Haverford College Meets Real Food Challenge Goal
Details
The College, which pledged to devote at least 20% of its dining budget to local, ethically sourced food by 2020 following a 2016 Plenary resolution, surpassed that ambition 10 months ahead of schedule.
Back in February 2016 members of ETHOS, Haverford’s student food-activism group, worked to propose and pass a “Good Food” resolution at Spring Plenary. That resolution—inspired by training with the Real Food Challenge (RFC), a program that advocates for more ethical food purchases in higher education—asked the College to shift the Dining Services budget for local, sustainable, fairly and humanely produced food from 8% to 20% by the year 2020. After accepting the Plenary resolution, President Kim Benston also signed the Real Food Campus Commitment, making Haverford one of only 43 colleges and universities that has pledged to reach that goal by 2020.
But despite the ambitious scope of the challenge, the campus not only met its target 10 months early, it surpassed it. As of February 2019, Dining Services was spending 24% of its budget on “real food”—defined as food that nourishes producers, consumers, communities, and the earth by meeting certain quantifiable standards set by the RFC.
“It's enormously gratifying to have met the RFC goals in a relatively brief period,” said President Benston. “This effort demonstrates the Haverford community's lived commitment to mitigating the ravages of an unjust and unhealthy food system by making dining choices that are thoughtful, constructive, and ethical.”
Changes could be enacted relatively quickly due to an important partnership between the student body and Dining Services, particularly via a new Food Systems Working Group, a team of students and administrators focused on sustainable food sourcing on campus. The group, which was led this year by Sophie Drew ’19 and includes Dining Services Executive Director Bernie Chung-Templeton and General Manager Tom Mitchell, meets weekly to discuss purchasing and new vendors, and to set and calculate RFC goals.
“It was a pretty simple strategy: we identified the products that the Dining Center spends the most money on and looked for alternatives that qualified [for the RFC],” said Drew. “Tom has been very supportive of the challenge since he started here and… with his help we found [local vendors] Morabito Baking Company, FreeBird Chicken, and Clover Dairy. Those were the major shifts that got us to our goal.”
While the strategy might have been simple, making the numbers work was not always easy, since the sometimes-higher price of “real food” required students to make trade-offs across the dining menu. For his part, Mitchell feels “the unsung heroes of the RFC are the students. They were the driving force, led by Sophie Drew and her team. From calculating invoices, creating marketing materials, qualifying venders, researching products, and meeting with the kitchen staff and me through the process—this is what made the 24% possible.”

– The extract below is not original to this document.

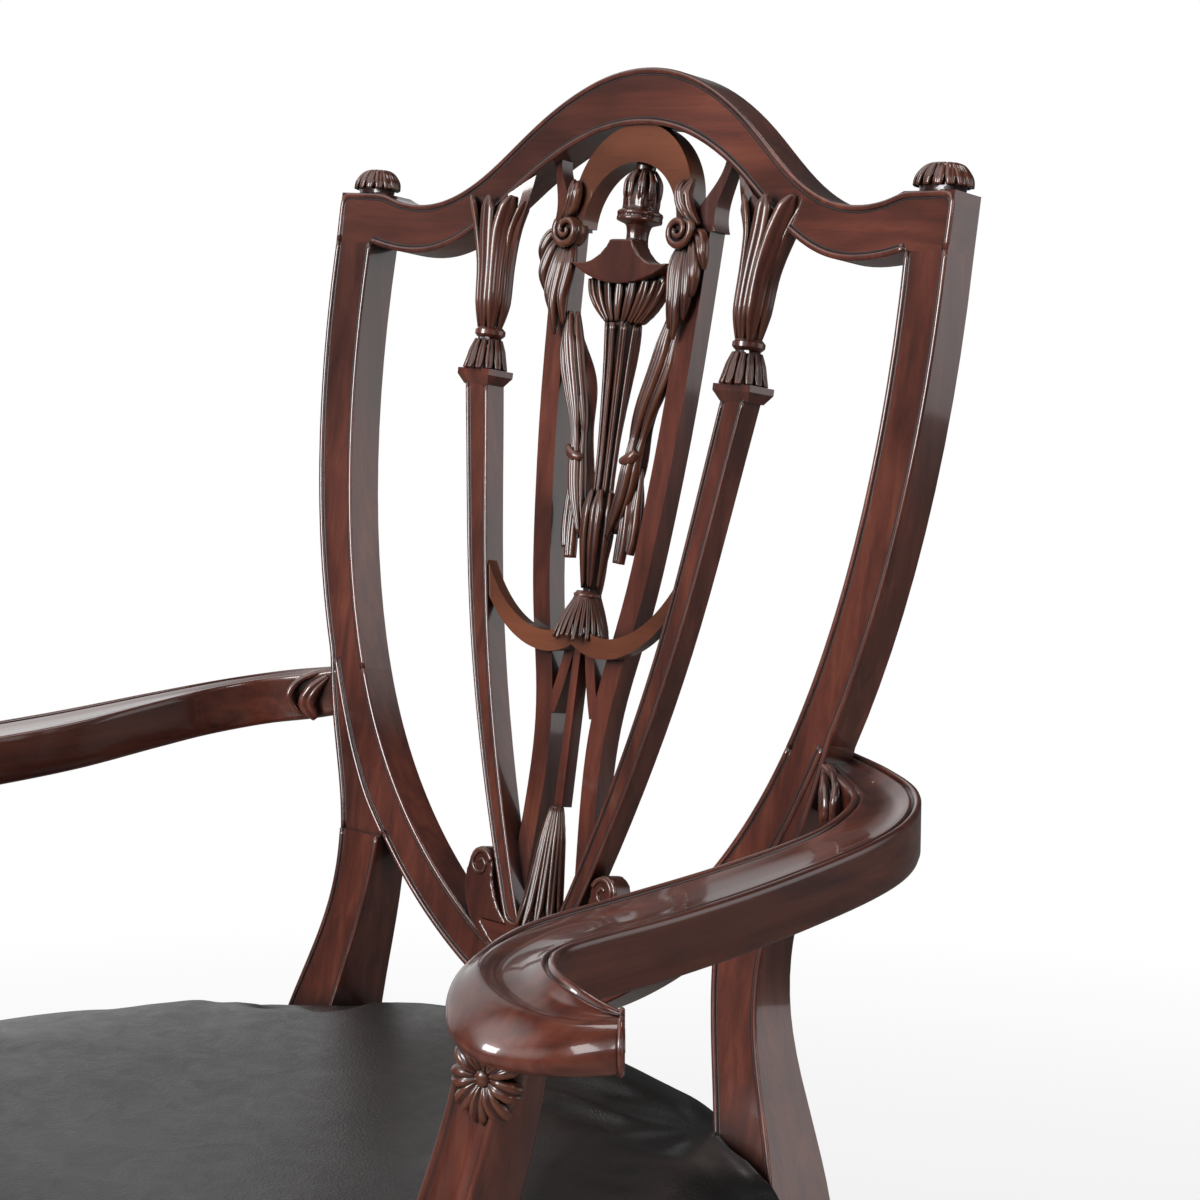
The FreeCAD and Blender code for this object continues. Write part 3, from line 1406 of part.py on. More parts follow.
# The seat frame
corner = size("corner_round")
seat_plan = plate("seat_plan", seat_outline(0, corner), RAIL_FOOT, "Sizes.rail_height")
hollow = plate(
    "seat_hollow", seat_outline(size("rail_thickness"), corner), RAIL_FOOT, "Sizes.rail_height"
)
ring = cut("rail_ring", seat_plan, hollow)
front_blank = make_front_leg(seat_plan)
front_blanks = (front_blank, mirror(front_blank))
side_rail = make_side_rail(ring)
front_rail = node("front_rail", make_front_rail(ring))
rear_rail = node("rear_rail", make_rear_rail(leg_blanks))
front_screw, rear_screw = make_corner_screw(True), make_corner_screw(False)
front_block = cut("front_block", make_corner_block(True, hollow), front_blank, front_screw)
rear_block = cut("rear_block", make_corner_block(False, hollow), leg_blank, rear_screw)
rail_screws = support_screws()


def both_sides(label, pieces):
    """One node for fasteners and small parts that are alike on both sides."""
    return node(label, group(f"{label}_group", [*pieces, *[mirror(piece) for piece in pieces]]))


both_sides("corner_blocks", [front_block, rear_block])
both_sides("corner_screws", [front_screw, rear_screw])
both_sides("support_screws", rail_screws)
both_sides("arm_dowels", dowels)

# The legs, the arms and their supports
pair("side_rail", cut("side_rail_drilled", side_rail, *rail_screws))
pair("front_leg", cut("front_leg", front_blank, side_rail, front_rail, front_screw))
leg_whole = fused("leg_with_tenon", leg_blank, shoulder)
pair("rear_leg", cut("rear_leg", leg_whole, side_rail, rear_rail, rear_screw, *dowels))
arm = make_arm(leg_blank)
pair("arm", cut("arm_drilled", arm, *dowels))
pair("arm_support", cut("support", make_support(), arm, seat_plan, *rail_screws))

# The upholstery
gap = size("soft_gap")
post_notch = box(
    "post_notch", (size("post_reach") - size("post_width") - gap, LEG_FRONT - gap, RAIL_FOOT / 2),
    (size("seat_front_reach"), size("rail_thickness"), RAIL_TOP + 2 * size("crown_height")),
    FLAT_PLACE,
)
support_notch = make_support(gap)
notches = [post_notch, support_notch, mirror(post_notch), mirror(support_notch)]
deck_plan = plate(
    "deck_plan", seat_outline(size("deck_margin"), corner), RAIL_TOP, "Sizes.deck_thickness"
)
deck = node("seat_deck", cut("deck", deck_plan, *notches))
filling = lofted("filling", crown_sections(0), FLAT_PLACE, ruled=True)
node("seat_pad", cut("pad", filling, deck_plan, *notches))
inside = make_crown("cover_inside", 0, RAIL_FOOT)
outside = make_crown("cover_outside", size("leather_thickness"), RAIL_FOOT)
node("seat_cover", cut("cover", outside, inside, *notches))
lining = plate(
    "lining", seat_outline(size("deck_margin") / 2, corner),
    RAIL_FOOT - size("dust_cover_thickness"), "Sizes.dust_cover_thickness",
)
node("dust_cover", cut("dust_cloth", lining, *leg_blanks, *front_blanks))

# The glides under the feet
rear_foot = LEG_FRONT + size("leg_rake") + size("rear_foot_depth") / 2
glides = [
    rod("glide", size("glide_radius"), size("glide_thickness"), (x, y, 0), (0, 0, 1), FLAT_PLACE)
    for x, y in ((FRONT_LEG_X, FRONT_LEG_Y), (POST_AXIS, rear_foot))
]
both_sides("floor_glides", glides)

doc.recompute()
problems = []
for item in doc.Objects:
    if "Invalid" in item.State or "Error" in item.State:
        problems.append(f"{item.Name} is {item.State}")
for item in NODES:
    if item.Shape.isNull() or not item.Shape.isValid() or not item.Shape.Solids:
        problems.append(f"{item.Label} has no sound shape")
if problems:
    raise RuntimeError("\n".join(problems))

os.makedirs("parts", exist_ok=True)
for item in NODES:
    item.Shape.exportStep(f"parts/{item.Label}.step")
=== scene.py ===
import bmesh
import bpy
import math
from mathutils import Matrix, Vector, noise


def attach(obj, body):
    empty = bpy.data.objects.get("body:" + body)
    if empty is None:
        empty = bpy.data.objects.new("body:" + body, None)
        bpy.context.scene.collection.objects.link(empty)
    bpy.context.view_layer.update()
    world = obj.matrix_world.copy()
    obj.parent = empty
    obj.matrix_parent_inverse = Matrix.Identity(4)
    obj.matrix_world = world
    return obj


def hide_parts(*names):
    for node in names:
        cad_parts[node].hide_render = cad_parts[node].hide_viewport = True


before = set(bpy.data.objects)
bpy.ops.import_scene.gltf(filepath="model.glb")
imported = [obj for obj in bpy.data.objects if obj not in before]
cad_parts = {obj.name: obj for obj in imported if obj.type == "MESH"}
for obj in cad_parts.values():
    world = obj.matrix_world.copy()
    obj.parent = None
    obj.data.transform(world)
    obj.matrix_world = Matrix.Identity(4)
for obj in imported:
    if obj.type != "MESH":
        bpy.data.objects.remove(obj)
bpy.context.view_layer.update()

# Shield back armchair: lacquered mahogany, carved splat and a black leather seat
# The chair faces -Y, left and right are the sitter's, so left is on +X
SIDES = {"left": 1, "right": -1}


def both(*names):
    """Names of the left and right pieces."""
    return [f"{name}_{label}" for name in names for label in SIDES]


# The back is drawn in its own plane, in millimetres: u across, d behind the front face, v up from
# the top corners. These values place that plane.
LEAN = math.radians(10)
BACK_Y = 0.25241
CORNER_Z = 0.952
BOW_RADIUS = 2260.0
FORWARD = Vector((0, -math.cos(LEAN), math.sin(LEAN)))
# Depths of the splat's and the urn's axes, and the outer rib's distance from the middle
SPLAT_AXIS = 2.5
URN_AXIS = 9.0
RIB_SPREAD = 103


def bow(u, d=0.0):
    """Depth of the hollow face of the back."""
    return math.sqrt((BOW_RADIUS + d) ** 2 - u * u) - BOW_RADIUS


def back(u, d, v):
    """A point given in the back's plane, in metres."""
    y = d * math.cos(LEAN) + v * math.sin(LEAN)
    z = -d * math.sin(LEAN) + v * math.cos(LEAN)
    return Vector((u / 1000, BACK_Y + y / 1000, CORNER_Z + z / 1000))


def back_direction(u, d, v):
    """A unit vector given in the back's plane."""
    return (back(u, d, v) - back(0, 0, 0)).normalized()


def to_back(point):
    """The place of a point in the back's plane, in millimetres."""
    y, z = (point.y - BACK_Y) * 1000, (point.z - CORNER_Z) * 1000
    depth = y * math.cos(LEAN) - z * math.sin(LEAN)
    return point.x * 1000, depth, y * math.sin(LEAN) + z * math.cos(LEAN)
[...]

Haverford’s participation in the RFC isn’t just about percentages and numbers and goals, though. It’s about living the College’s values in every aspect of its operation, and finding a framework to encourage measurable change.
“The Real Food Challenge helped the dining program clarify its values around food sourcing in such a way that priorities around local, sustainable, healthy food are explicitly weighed in every purchasing decision,” said the President’s Chief of Staff and Chief Sustainability Officer Jesse Lytle.
In addition to new vendors, the Dining Center now offers a RFC station at every meal, which showcases rotating local, organic fare. (Mitchell says the chicken fingers and salmon are most popular.) And the best part is now that the new RFC-qualifying vendors and items have been identified, the 24% is viable and continuable. Or to put it another way, this is one sustainability goal that is, itself, sustainable.
“For anyone, but especially a college student, food is one part of life where one is empowered—at every single meal—to consider what's sustainable for our society, and to make decisions that have a real and meaningful impact on the world,” said Lytle. “An individual's diet accounts for up to 60% of their carbon footprint, so the implications go way beyond personal health and the ethics of food sourcing. It would not be an overstatement to say that the future of the planet hinges in large part on what we put on our plates.”